I found a 1970s Forrester 5th wheel, something like '25-27 for $500 and it comes with hitch for the truck. It's straight, and looks like the only leak is near the middle of the roof- the paneling is soft. If the roof and windows were resealed (just for good measure) I think it'd be fine. And the roof vent in the bedroom is gone so the carpets been getting rained on. But otherwise the interior isn't that awfully bad, needs cushions recovered and a good cleaning. It doesn't even smell, my Hobo smells pretty bad (name is fitting- HA!)

I like the size of the hobo, it's big enough, yet small enough to be handy. I could use a lawn mower / 4 wheeler trailer, I'd be better off making it into that then selling it as it is. 

I have always wanted a "big" camper, even though I will camp with only a friend or 2 (mostly).

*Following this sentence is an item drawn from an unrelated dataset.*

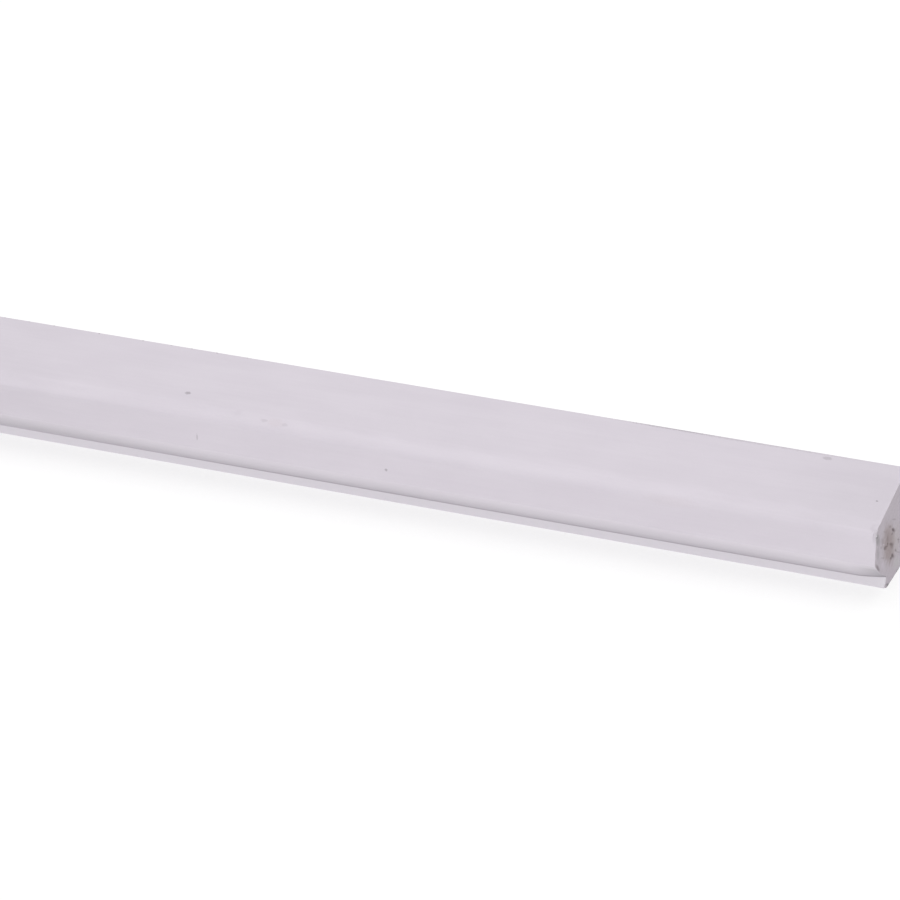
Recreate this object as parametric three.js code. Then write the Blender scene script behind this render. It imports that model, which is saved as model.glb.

I certainly don't need anything big but it would look good in the driveway. (makes a great starter home- HA)

If nothing else I could re-sell the 5th wheel in the spring- I'm sure it would bring $1000-1500.
Sorry for the long post, just want some opinions on what I should do.


----------



## l2l (Jan 27, 2008)

Well to each is own but if it were up to me I would sell it and get the next best thing but thats only because I don't have the time to put in to fix it.
If you have the time it may be worth your while to fix it but I suspect with the damage your describing you will be putting way more than 500-700 worth of repairs.. Thats just my two cents, good luck which ever way you go and welcome to the forum..


----------



## lilhobo (Oct 5, 2009)

I have too many other projects I want to get done, its not worth the time to fix, and I doubt I could get much out of it. My dad and I could also really use a small trailer so it's a win-win.
I looked at the roof today and its pretty bad. will get pics sometime this week.


----------